Pereira – Faltando três dias para a eleição, depois de um comício de noite, quando amanheceu três carros e uns 13 homens chegaram. Tavam com coletes da Polícia Civil, cercaram a casa e disseram que queriam falar com Mariano. Ele contava pra gente que quando saiu reconheceu logo Zé Maria de Mané Pedro. Aí, ele viu que não era polícia. Perguntaram por Wellington, e Mariano disse que já ‘tinha corrido’ com ele. Começou o tiroteio, e Mariano levou um tiro no ombro. O pessoal da casa reagiu e eles fugiram. Mariano não fez o comício de encerramento e Eraldo ganhou. Aí, ele vendeu o Sítio Broca, o gado, e foi pra São Paulo.

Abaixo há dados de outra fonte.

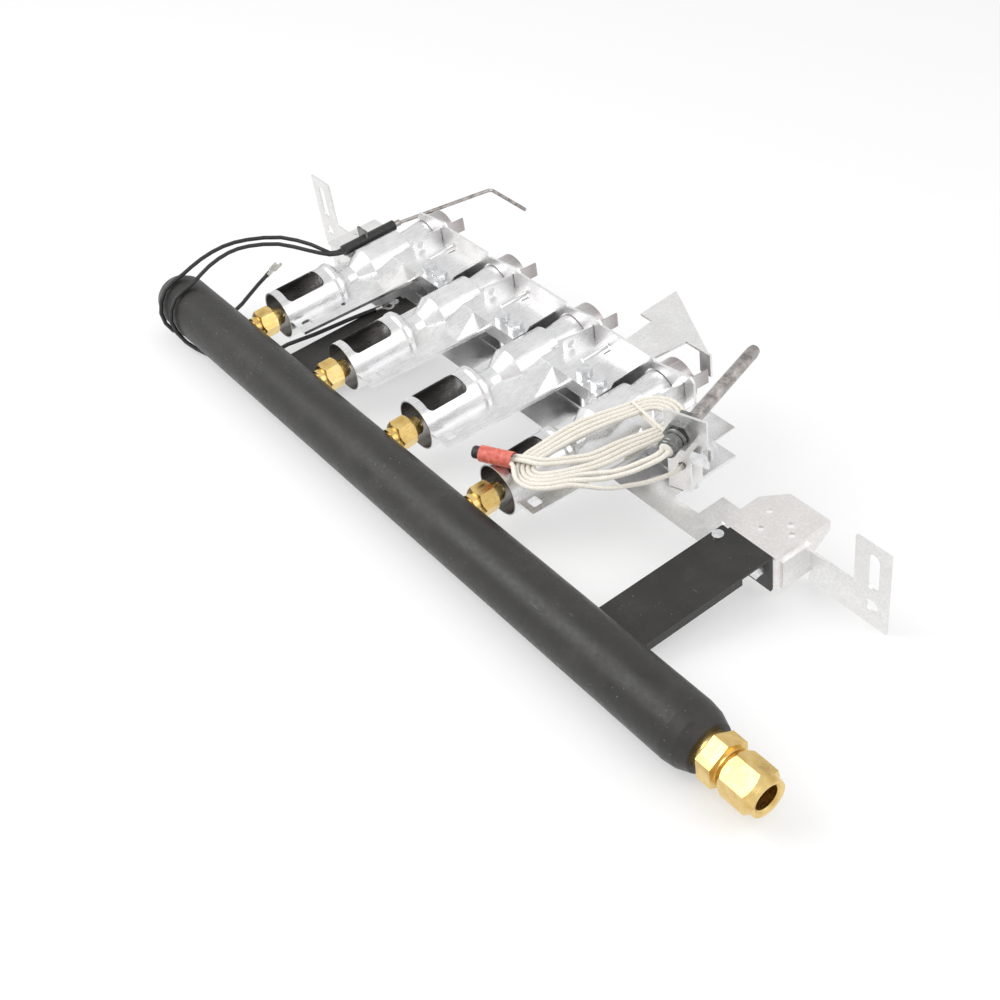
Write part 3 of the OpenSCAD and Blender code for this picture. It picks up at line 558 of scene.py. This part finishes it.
HUB_LEN, THREAD_R, THREAD_PITCH = 14, 7.9, 1.27
thread_from = (pipe_high.x - home.x) / MM + HUB_LEN
thread_to = (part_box("inlet_nut")[0][0] - home.x) / MM
inlet_work = bmesh.new()
thread(inlet_work, facing((thread_from, 0, 0), (1, 0, 0)), THREAD_R, 0.55, THREAD_PITCH, 0.3,
       max((thread_to - thread_from - 0.7) / THREAD_PITCH, 1))
inlet_thread = add_piece("inlet_thread", inlet_work, brass)


# ---------- burners ----------
# Each burner is two stamped shells of thin aluminised sheet, spot-welded along their flanges, with a stamped
# flame insert pressed into the head. The head and insert are blued and browned by the flame. Inside the
# barrel, by the inlet, the sheet is painted darker as shade.
WINDOW_R = 15.0


def rolled_sheet(light, dark, stain, grain=(1, 14, 14), marks=0.45, heat_tint_and_barrel_shade=None):
    """Bright sheet as rolled: streaks along the grain, clouds, stains and a few dark specks, and for the
    burners the flame's tint on the head and painted shade inside the barrel by the inlet.
    """
    def look(p):
        cloud = p.noise(42, 5, 0.62)
        streak = p.noise(110, 3, 0.6, stretch=grain)
        base = (cloud * 0.6 + streak * 0.4).ramp((0.36, dark), (0.64, light))
        base = p.noise(19, 5, 0.6).band(0.54, 0.68, 0, marks).blend(base, colour(*stain))
        specks = p.voronoi(300).band(0.03, 0.09, 0.8, 0) * p.noise(50, 2).band(0.5, 0.62)
        base = specks.blend(base, colour(0.16, 0.14, 0.12))
        if heat_tint_and_barrel_shade:
            apart = p.node("ShaderNodeSeparateXYZ", Vector=p)
            x, y, z = (p.out(apart, axis) for axis in "XYZ")
            aside = p.math("WRAP", x - home.x, -PITCH * MM / 2, PITCH * MM / 2)
            up = z - home.z
            radius = p.math("SQRT", aside * aside + up * up)
            # Painted shade: inside the barrel, within the window's radius and short of the throat, the sheet
            # is darkened as the shade seen through the air windows and the mouth.
            painted_barrel_shade = radius.band(WINDOW_R * MM, (WINDOW_R + 0.3) * MM, 0.8, 0) * y.band(
                heat_tint_and_barrel_shade[2], heat_tint_and_barrel_shade[2] + 4 * MM, 1, 0)
            base = painted_barrel_shade.blend(base, colour(0.22, 0.205, 0.19))
            along = y + p.noise(60, 3) * (12 * MM)
            base = along.band(heat_tint_and_barrel_shade[0], heat_tint_and_barrel_shade[1], 0, 0.75).blend(base, colour(0.30, 0.25, 0.24))
        return {"Base_Color": base, "Roughness": (streak * 0.5 + cloud * 0.5).band(0.36, 0.64, 0.20, 0.40),
                "bump": (streak * 0.6 + p.noise(55, 3) * 0.4, 0.16, 0.0008)}
    return look


head_from, throat_from = at(0, MOUTH_Y + BURNER_LEN - 14, 0).y, at(0, MOUTH_Y + 36, 0).y
aluminised = finish("aluminised_sheet", rolled_sheet(
    (0.92, 0.92, 0.92), (0.71, 0.71, 0.72), (0.66, 0.63, 0.59), grain=(12, 1, 12), marks=0.35,
    heat_tint_and_barrel_shade=(head_from, head_from + 20 * MM, throat_from)), Metallic=1)
wear(aluminised, *(f"{half}_shell_{n}" for half in ("upper", "lower") for n in (1, 2, 3, 4)))
flame_blued = finish("flame_blued_sheet", rolled_sheet(
    (0.50, 0.47, 0.46), (0.30, 0.27, 0.27), (0.22, 0.24, 0.30), marks=0.7), Metallic=1)
wear(flame_blued, *(f"flame_insert_{n}" for n in (1, 2, 3, 4)))

# ---------- screws and rivets ----------
# Zinc-plated hexagon screws with a washer face hold the burners to the crossbar. Steel rivets hold the arms.
plated = finish("zinc_plated_screws", lambda p: {
    "Base_Color": p.noise(260, 4).ramp((0.3, (0.64, 0.65, 0.66)), (0.7, (0.90, 0.90, 0.91))),
    "Roughness": p.noise(500, 3).band(0.3, 0.7, 0.18, 0.36),
    "bump": (p.noise(800, 3), 0.2, 0.0002)}, Metallic=1)
wear(plated, "burner_screws", "arm_rivets", "arm_bolt", "igniter_screws", "igniter_bolt")


# ---------- crossbar, shield, brackets and ears ----------
# Folded and punched galvanised sheet. The crossbar carries the burners and the shield closes off their heads.
# The right bracket is bare steel with a faint warm stain.
def galvanised(light, dark, warm):
    def look(p):
        mottle = p.voronoi(620) * 0.364 + p.noise(48, 5, 0.6) * 0.55
        spangle = mottle.ramp((0.36, dark), (0.66, light))
        smear = p.noise(26, 5, 0.6, stretch=(1, 2.5, 2.5)).band(0.5, 0.66, 0, 0.35)
        base = smear.blend(spangle, colour(*warm))
        nicks = p.noise(230, 4, 0.7, stretch=(1, 9, 9)).band(0.68, 0.74, 0, 0.6)
        return {"Base_Color": nicks.blend(base, colour(0.36, 0.34, 0.32)),
                "Roughness": p.noise(80, 4).band(0.35, 0.65, 0.32, 0.54),
                "bump": (p.noise(70, 3) * 0.6 + p.noise(400, 3) * 0.4, 0.14, 0.0007)}
    return look


galvanised_sheet = finish("galvanised_sheet", galvanised(
    (0.92, 0.915, 0.91), (0.80, 0.795, 0.79), (0.79, 0.77, 0.74)), Metallic=1)
wear(galvanised_sheet, "crossbar", "flame_shield", "left_bracket", "left_ear", "right_ear", "igniter_bracket")
bare_sheet = finish("bare_steel_sheet", galvanised(
    (0.93, 0.905, 0.885), (0.82, 0.79, 0.775), (0.82, 0.77, 0.74)), Metallic=1)
wear(bare_sheet, "right_bracket")


# ---------- igniter ----------
# A mottled rod in a steel gland, held by a locknut in its bracket. The leads come out of a white ceramic
# plug. The dark steel ferrule that grips the plug is a guess in its shape.
def scaled_steel(dark, light, rust):
    def look(p):
        cloud = p.noise(170, 5, 0.65)
        base = cloud.ramp((0.34, dark), (0.66, light))
        return {"Base_Color": p.noise(330, 4, 0.6).band(0.56, 0.68, 0, 0.7).blend(base, colour(*rust)),
                "Roughness": cloud.band(0.35, 0.65, 0.20, 0.42), "bump": (p.noise(450, 4), 0.3, 0.0004)}
    return look


rod_steel = finish("mottled_rod", scaled_steel(
    (0.22, 0.20, 0.19), (0.58, 0.545, 0.52), (0.34, 0.27, 0.245)), Metallic=1)
dark_steel = finish("dark_steel", scaled_steel(
    (0.12, 0.125, 0.12), (0.33, 0.335, 0.32), (0.20, 0.17, 0.14)), Metallic=1)
wear(rod_steel, "igniter_rod", "sensor_rod")
wear(dark_steel, "igniter_gland", "igniter_nut", "sensor_bracket")
wear(black_rubber, "sensor_body")
igniter_place = facing(by_igniter(0, 0, IGNITER_Z), (-sin(IGNITER_TURN), cos(IGNITER_TURN), 0))
ceramic = finish("ceramic", lambda p: {
    "Base_Color": p.noise(300, 4).ramp((0.3, (0.74, 0.71, 0.65)), (0.7, (0.86, 0.84, 0.79))),
    "Roughness": p.noise(240, 3).band(0.3, 0.7, 0.22, 0.38), "bump": (p.noise(700, 3), 0.1, 0.0002)})
wear(ceramic, "igniter_insulator")
ceramic_work = bmesh.new()
turned(ceramic_work, [(0, 11), (4.1, 11), (4.1, -14.6), (3.9, -15.3), (3.3, -15.7), (0, -15.7)],
       igniter_place)
ceramic_plug = add_piece("ceramic_plug", ceramic_work, ceramic)
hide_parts("igniter_insulator")

ferrule_work = bmesh.new()
turned(ferrule_work, [(4.15, -7.05), (5.3, -7.05), (5.3, -11.8), (5.0, -12.2), (5.0, -12.7), (5.5, -13.1),
                      (5.5, -14.3), (5.1, -14.8), (4.15, -14.8)], igniter_place, closed=True)
thread(ferrule_work, igniter_place, 6.0, 0.35, 1.2, -6.4, 1.6)
ferrule = add_piece("igniter_ferrule", ferrule_work, dark_steel)

# ---------- floor and light ----------
# The object lies tilted on the pipe and the ears' lower ends, so the floor has that tilt against the frame,
# just under the object's lowest point. It is nearly white to the camera, and keeps a soft shadow.
ROLL, LEAN, CLEAR = radians(0.47), radians(11.3), 0.1 * MM
floor_up = Vector((-sin(ROLL), sin(LEAN), cos(LEAN))).normalized()
floor_turn = floor_up.to_track_quat("Z", "Y")
bpy.context.view_layer.update()
seen_now = bpy.context.evaluated_depsgraph_get()
lowest = 1.0
for piece in SHOW:
    if piece.type in ("MESH", "CURVE") and not piece.hide_render:
        solid = piece.evaluated_get(seen_now)
        shape = solid.to_mesh()
        lowest = min([lowest] + [(piece.matrix_world @ v.co - home).dot(floor_up) for v in shape.vertices])
        solid.to_mesh_clear()
middle = at(150, 70, 0)
middle = middle - floor_up * ((middle - home).dot(floor_up) - lowest + CLEAR)

sheet = bmesh.new()
bmesh.ops.create_grid(sheet, x_segments=1, y_segments=1, size=9.0,
                      matrix=Matrix.Translation(middle) @ floor_turn.to_matrix().to_4x4())
floor_mesh = bpy.data.meshes.new("floor")
sheet.to_mesh(floor_mesh)
sheet.free()
floor = SHOW.new("floor", floor_mesh)
bpy.context.scene.collection.objects.link(floor)

paper = bpy.data.materials.new("paper")
paper.use_nodes = True
tree = paper.node_tree
start = Socket(tree, None)
tree.nodes.remove(tree.nodes["Principled BSDF"])
white = start.out(start.node("ShaderNodeBsdfDiffuse", Color=colour(0.93, 0.93, 0.93)))
glow = start.out(start.node("ShaderNodeEmission", Color=colour(1, 1, 1), Strength=1.0))
path = start.node("ShaderNodeLightPath")
seen = start.out(path, "Is Camera Ray").math("MAXIMUM", start.out(path, "Is Glossy Ray"))
mixed = start.node("ShaderNodeMixShader", _0=seen * 0.9, _1=white, _2=glow)
tree.links.new(mixed.outputs[0], tree.nodes["Material Output"].inputs["Surface"])
floor_mesh.materials.append(paper)

world = bpy.data.worlds.new("studio")
bpy.context.scene.world = world
world.use_nodes = True
tree = world.node_tree
start = Socket(tree, None)
path = start.node("ShaderNodeLightPath")
seen = start.out(path, "Is Camera Ray")
tree.links.new(seen.band(0, 1, 0.86, 1.0).link, tree.nodes["Background"].inputs["Strength"])
tree.nodes["Background"].inputs["Color"].default_value = colour(1, 1, 1)


def lamp(name, place, target, size, watts):
    light = bpy.data.lights.new(name, "AREA")
    light.shape, light.size, light.energy = "DISK", size, watts
    piece = SHOW.new(name, light)
    aim = (place - target).to_track_quat("Z", "Y")
    piece.matrix_world = Matrix.Translation(place) @ aim.to_matrix().to_4x4()
    bpy.context.scene.collection.objects.link(piece)


lamp("key", at(-300, -500, 900), at(150, 80, 0), 0.9, 6)
lamp("fill", at(900, 500, 700), at(150, 80, 0), 0.9, 2)
bpy.context.scene.view_settings.view_transform = "Standard"
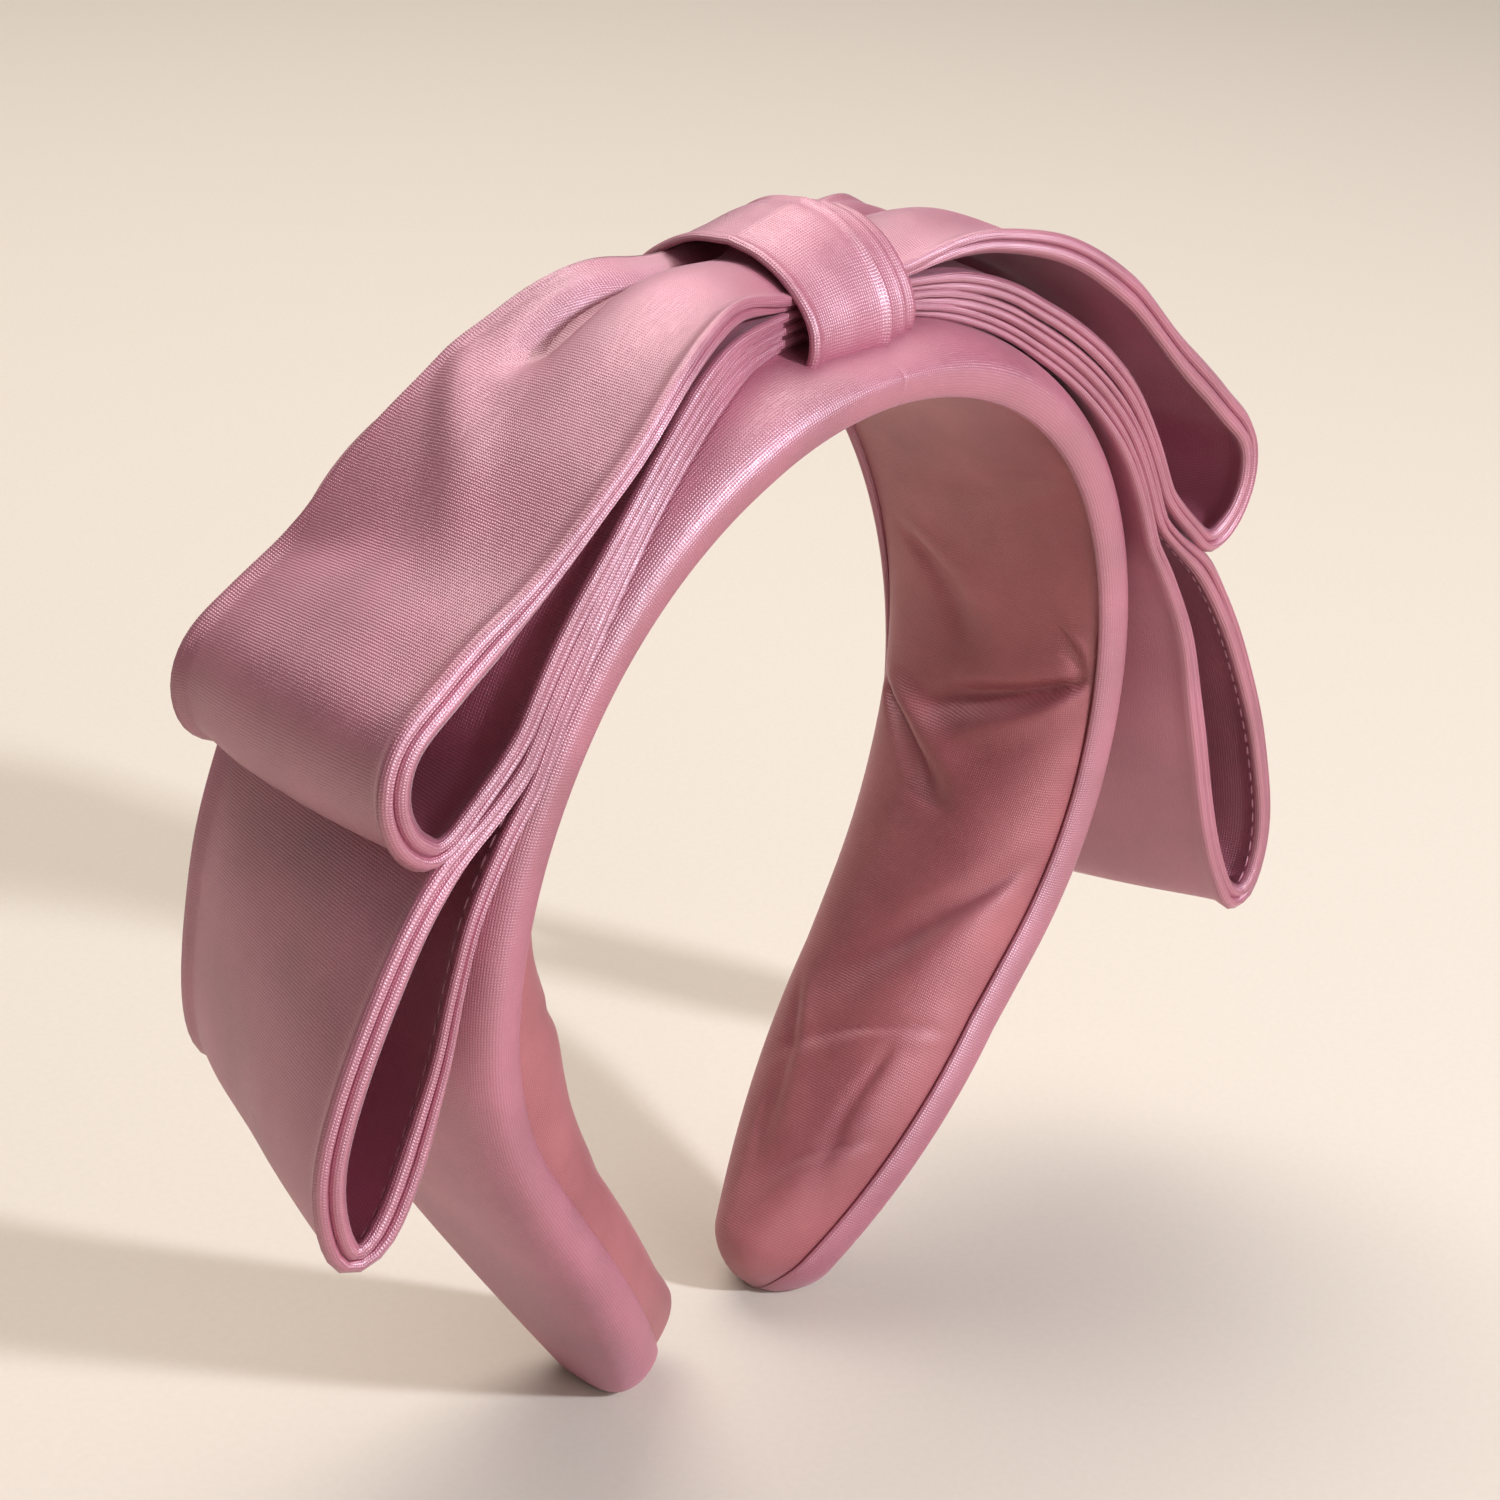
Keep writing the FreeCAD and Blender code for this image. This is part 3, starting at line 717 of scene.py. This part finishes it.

JC – Como foi a morte do Mariano?
Pereira – Ele falava em voltar pra se candidatar de novo, mas vivia ameaçado. Lá em São Paulo, o pessoal viu carros estranhos passando em frente à casa. Eram oito pra nove da noite. Mariano foi atender um telefonema na casa da vizinha. Na volta, recebeu os tiros. Teve uma pessoa que viu os assassinos: Numeriano, Heliano, Lula, Eraldo, Fernando Ilia e outros que não foram reconhecidos. Essa pessoa saiu de Itaíba com 35 anos. Conhece todos eles de berço. Muitos Pereira ainda não sabiam da morte de Mariano, e já começou a chegar polícia em Itaíba.

JC – E por que os outros Pereira morreram em seguida?
Pereira – Eles achavam que a família Pereira ia vingar a morte de Mariano. Mas nós nunca provocamos os Martins, nem ninguém falou nisso. A gente se dava, e ainda nos damos, com a maioria da família deles. Hoje, os Pereira tão cada um por um canto. Abandonamos nossos sítios pra fugir. Se esses cinco irmãos saírem de Itaíba, Numeriano, Claudiano, Heliano, Otaviano e Oleriano, e alguns pistoleiros deles, a gente volta. Os Pereira só não chegam na casa de alguns dos Martins e não come, não bebe, num drome (sic) e num palestra, porque eles vêm e matam.

JC – Como foi o tiroteio em Tupanatinga, quando dizem que Numeriano saiu ferido?
Pereira – Eles atacaram a casa e mataram dois sobrinhos meus, Zito e João. Depois, tocaram fogo nela. Saiu ferido Numeriano e também um cunhado dele ou de Claudiano. Ele sumiu da cidade, e os Martins dizem que ele fugiu, mas o povo conta que ele morreu. Numeriano foi se tratar em outro canto pra que ninguém identificasse, porque se não iam saber onde foi, como foi, quem foi.

JC – Qual o comportamento da polícia na região?
Pereira – Ela faz o que eles querem. Os inquéritos são do jeito que eles querem. Os Martins andam com cinco a seis soldados e oito a dez pistoleiros. Eles pedem segurança, alegando sofrerem ameaças. Quando os policiais se tornam fixos, viram também integrantes dos seus grupos.